Source excerpt:
####

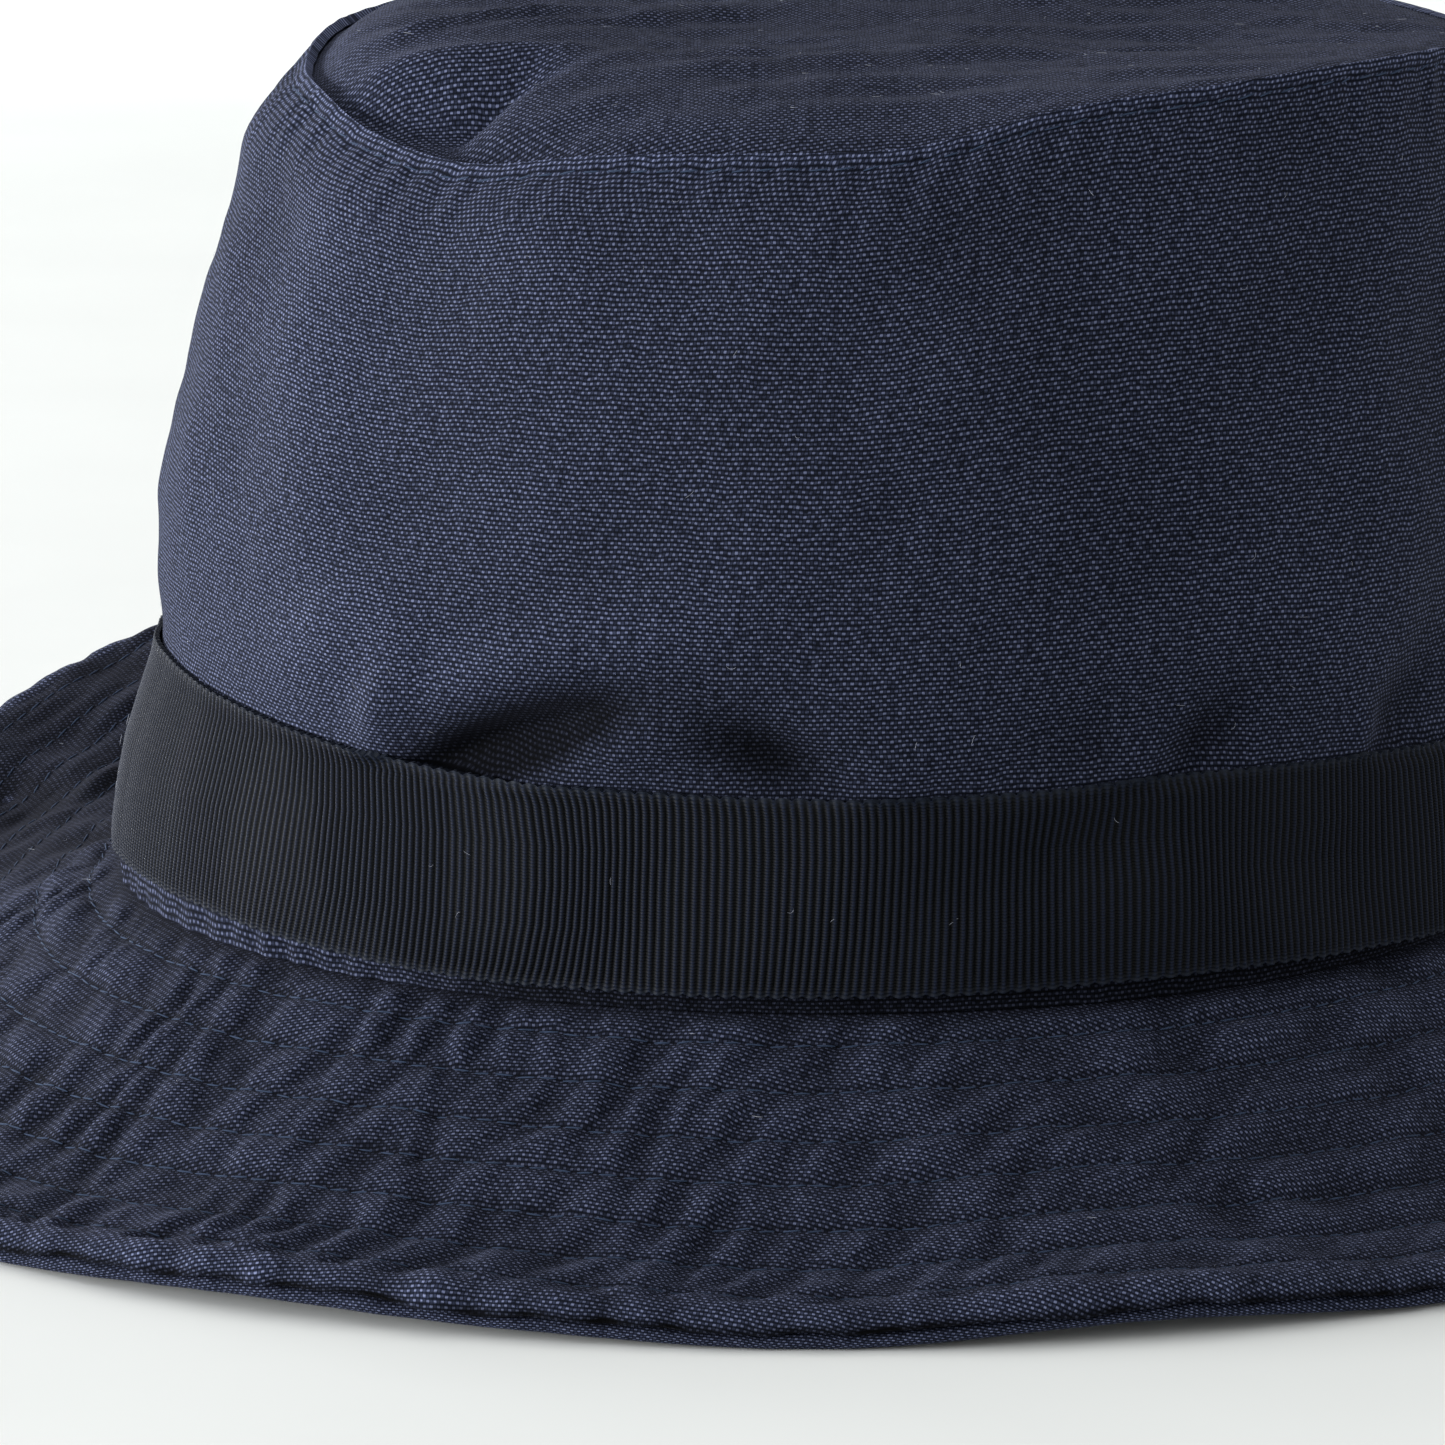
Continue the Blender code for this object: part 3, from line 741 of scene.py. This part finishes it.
def under_place(column, row):
    """The under layer's grid, laid in the same three parts, down to the table."""
    angle = column % UNDER_COLUMNS * 360 / UNDER_COLUMNS
    parts = split_rows(row, UNDER_TOPS, UNDER_TURNS, UNDER_BACKS)
    reach, turn, back, rolled, under = parts
    x, y = brim_flat(angle, reach)
    points = np.stack([x, y, layer_gap(angle, reach) - GAP / 2], -1)
    threads = brim_threads(angle, slope_run(np.maximum(reach, 0)))
    wear_and_shading = reach * 0.0

    foot = rim_foot(angle)
    high = seam_height(angle) - GAP / 2
    middle = (foot + high) / 2
    wide = 1.9 * MM + 0.6 * edge_swell(angle + 3)
    x, y = brim_flat(angle, UNDER_EDGE + wide * np.cos(turn) / BRIM_WIDTH)
    z = middle + (high - foot) / 2 * np.sin(turn)
    weave = brim_threads(angle, slope_run(UNDER_EDGE) + (np.pi / 2 - turn) * UNDER_ROLL)
    # The lower roll is rubbed lighter, with painted shade at its top, in the seam under the upper
    # roll.
    shading_and_wear = 0.45 - 1.4 * eased(0.7, 1.25, turn)
    lay_part(rolled, points, (x, y, z), threads, weave, wear_and_shading, shading_and_wear)

    x, y = brim_flat(angle, back)
    fall = brim_top(angle, back) - 2 * CANVAS - GAP
    z = np.maximum(np.minimum(foot, fall), fall - 0.7 * brim_pucker(angle, back))
    weave = brim_threads(angle, slope_run(np.maximum(back, 0)))
    lay_part(under, points, (x, y, z), threads, weave, wear_and_shading, back * 0)
    return points, threads, wear_and_shading


under_rows = len(UNDER_TOPS) + len(UNDER_TURNS) + len(UNDER_BACKS)
lower = close_cloth(lay_cloth("brim_under_layer", UNDER_COLUMNS, under_rows, under_place))
print("under layer has", len(lower.data.polygons), "faces")

# %% [markdown]
# ## The stitches
# A lockstitch shows as a short grain of thread, pulled into the cloth at both ends and
# turned a little out of the row. One grain is a small sphere, stretched in edit mode. It
# is then copied along every row into one mesh, because thousands of separate objects
# would be slow to handle and there is nothing to tell them apart.

# %% One stitch
STITCH_LENGTH, STITCH_PITCH, THREAD = 2.5 * MM, 3.1 * MM, 0.30 * MM
bpy.ops.object.select_all(action="DESELECT")
bpy.ops.mesh.primitive_uv_sphere_add(
    segments=6, ring_count=5, radius=0.5, rotation=(0, np.pi / 2, 0))
grain = bpy.context.object
bpy.ops.object.transform_apply(location=False, rotation=True, scale=False)
bpy.ops.object.mode_set(mode="EDIT")
bpy.ops.mesh.select_all(action="SELECT")
bpy.ops.transform.resize(value=(STITCH_LENGTH, THREAD, THREAD))
bpy.ops.object.mode_set(mode="OBJECT")
grain_points = np.array([corner.co for corner in grain.data.vertices])
# Blender lists a sphere's faces in another order each time, so they are sorted.
grain_faces = sorted(list(face.vertices) for face in grain.data.polygons)
bpy.data.objects.remove(grain)
print("one stitch has", len(grain_faces), "faces")


def mesh_piece(name, points, faces):
    """A piece made of corners and faces that are ready."""
    mesh = bpy.data.meshes.new(name)
    mesh.from_pydata(points, [], faces)
    piece = bpy.data.objects.new(name, mesh)
    bpy.context.scene.collection.objects.link(piece)
    return piece


def sew(name, rows, seed):
    """One mesh of stitches from rows of (middles, ways along, ways out)."""
    draw = np.random.default_rng(seed)
    middles, along, out = (np.concatenate([row[k] for row in rows]) for k in range(3))
    along, out = unit(along), unit(out)
    across = np.cross(out, along)
    slant = np.radians(draw.normal(7, 4, len(middles)))[:, None]
    way = along * np.cos(slant) + across * np.sin(slant)
    across = across * np.cos(slant) - along * np.sin(slant)
    sizes = draw.normal(1, 0.07, len(middles))[:, None]
    points = sum(
        grain_points[None, :, k, None] * (axis * (sizes if k == 0 else 1))[:, None, :]
        for k, axis in enumerate((way, across, out))
    ) + middles[:, None, :]
    count = len(grain_points)
    faces = [[corner + i * count for corner in face]
             for i in range(len(middles)) for face in grain_faces]
    piece = mesh_piece(name, points.reshape(-1, 3).tolist(), faces)
    piece.data.shade_smooth()
    print(name, "has", len(middles), "stitches")
    return piece


LINE_STEPS = 2400


def along_row(point, start, stop, pitch=STITCH_PITCH):
    """Stitches evenly along a line of the cloth, point(place), from start to stop."""
    fine = np.linspace(start, stop, LINE_STEPS)
    line = point(fine)
    run = np.concatenate([[0], np.cumsum(np.linalg.norm(np.diff(line, axis=0), axis=1))])
    count = max(2, round(run[-1] / pitch))
    places = np.interp((np.arange(count) + 0.5) / count * run[-1], run, fine)
    small = (stop - start) / LINE_STEPS * 4
    return places, point(places), point(places + small) - point(places - small)


# %% Rows of stitches
TIP_PITCH, SEAM_PITCH = 3.5 * MM, 3.3 * MM
BRIM_STAND, UNDER_STAND, CROWN_STAND = 0.06 * MM, 0.05 * MM, 0.08 * MM
brim_rows = []
under_rows_sewn = []
for row in STITCH_ROWS:
    places, middles, ways = along_row(lambda a: brim_upper_point(a, a * 0 + row), 0, 360)
    beside = brim_upper_point(places, places * 0 + row + 0.01) - middles
    out = np.cross(beside, ways)
    brim_rows.append((middles + unit(out) * BRIM_STAND, ways, out))
    under = middles - unit(out) * (2 * CANVAS + GAP + UNDER_STAND)
    under[:, 2] = np.maximum(under[:, 2], THREAD / 2)
    under_rows_sewn.append((under, ways, -out))

tip_row = 3 - STITCH_DROP / (CROWN_HEIGHT - BAND_RAISE - BAND_WIDTH)
places, middles, ways = along_row(lambda a: side_point(a, a * 0 + tip_row), -200, 160, TIP_PITCH)
out = side_out(places, places * 0 + tip_row)
crown_rows = [(middles + out * CROWN_STAND, ways, out)]
SEAM_STITCH = np.degrees(1.6 * MM / HEAD_ROUND)
for seam in (SIDE_SEAM, SIDE_SEAM + 180):
    for angle in (seam - SEAM_STITCH, seam + SEAM_STITCH):
        line = along_row(lambda s: side_point(s * 0 + angle, s), 2.02, 2.97, SEAM_PITCH)
        places, middles, ways = line
        out = side_out(places * 0 + angle, places)
        crown_rows.append((middles + out * CROWN_STAND, ways, out))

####

Quote exactly the stretch of lines above that starts at the first one and ends at the line with "wear_and_shading = reach * 0.0", and nothing beyond it.

Response to this task:
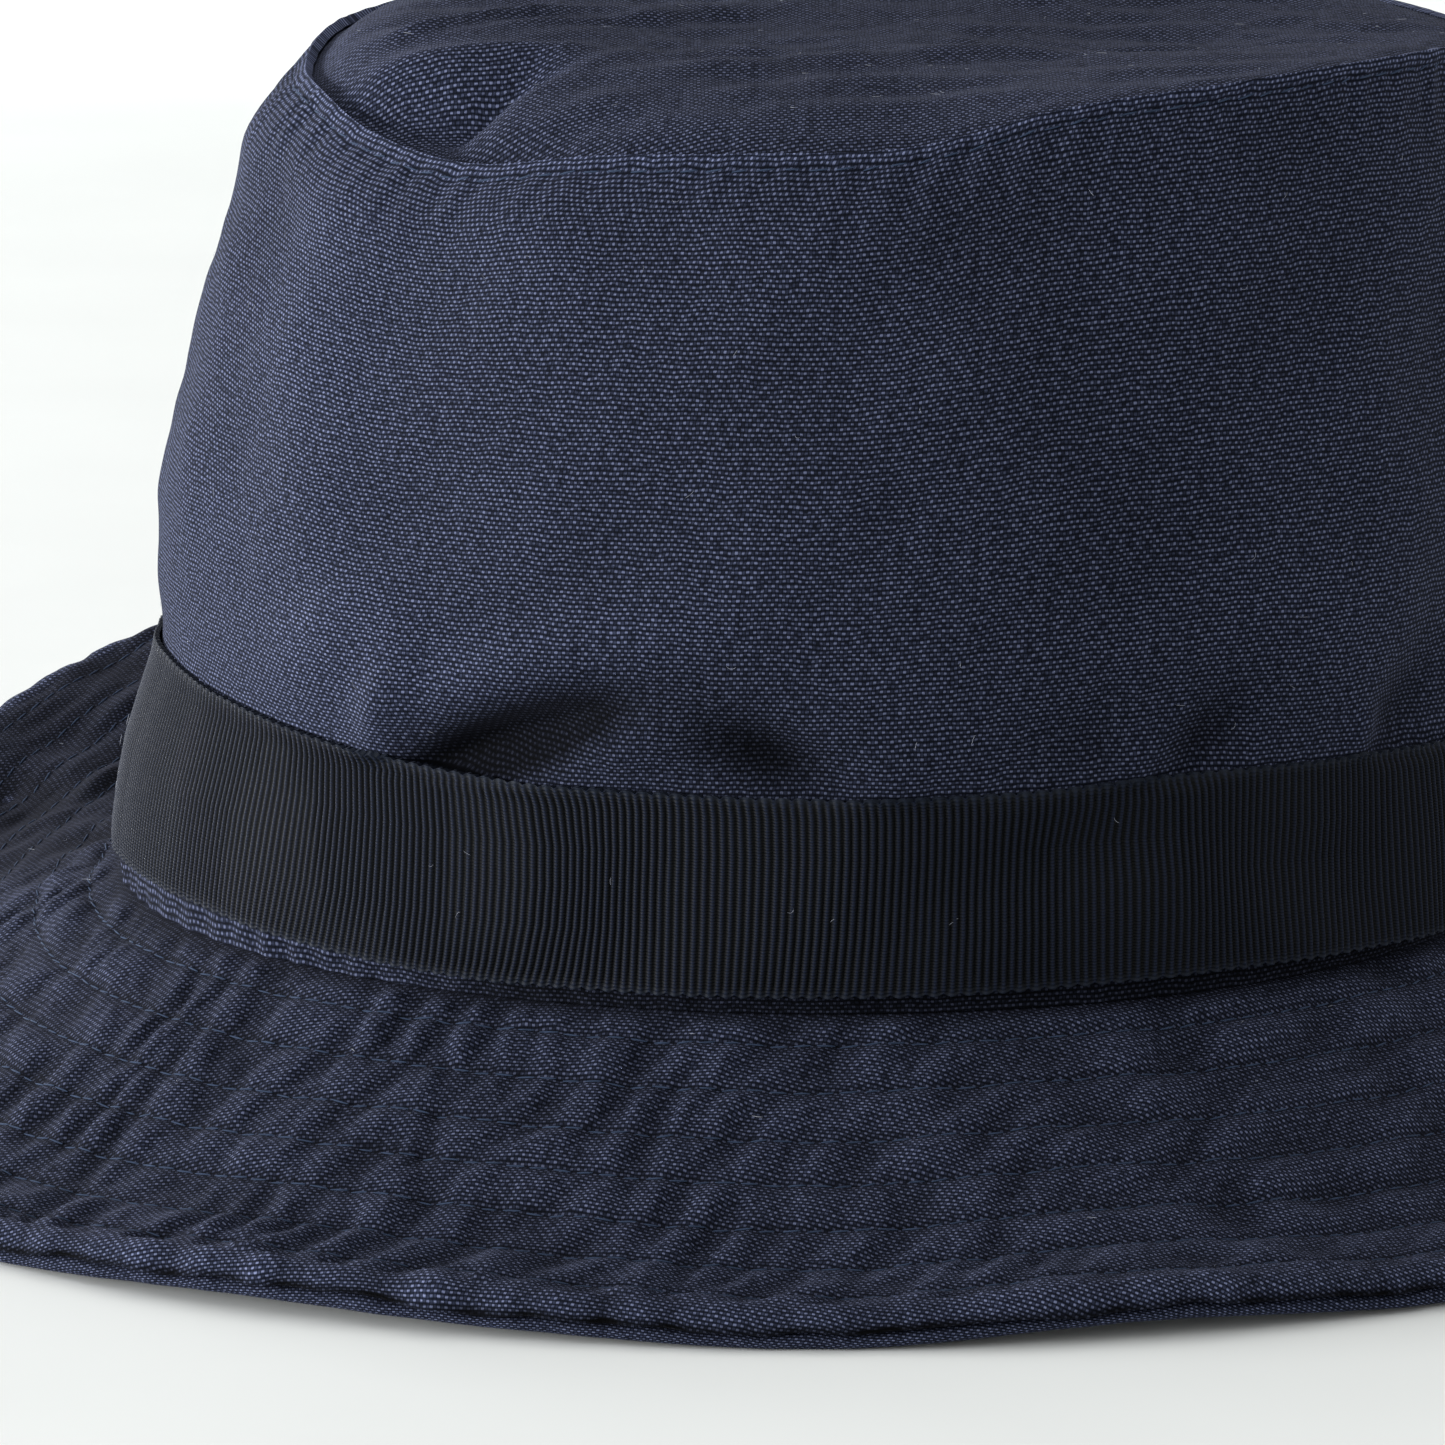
Continue the Blender code for this object: part 3, from line 741 of scene.py. This part finishes it.
def under_place(column, row):
    """The under layer's grid, laid in the same three parts, down to the table."""
    angle = column % UNDER_COLUMNS * 360 / UNDER_COLUMNS
    parts = split_rows(row, UNDER_TOPS, UNDER_TURNS, UNDER_BACKS)
    reach, turn, back, rolled, under = parts
    x, y = brim_flat(angle, reach)
    points = np.stack([x, y, layer_gap(angle, reach) - GAP / 2], -1)
    threads = brim_threads(angle, slope_run(np.maximum(reach, 0)))
    wear_and_shading = reach * 0.0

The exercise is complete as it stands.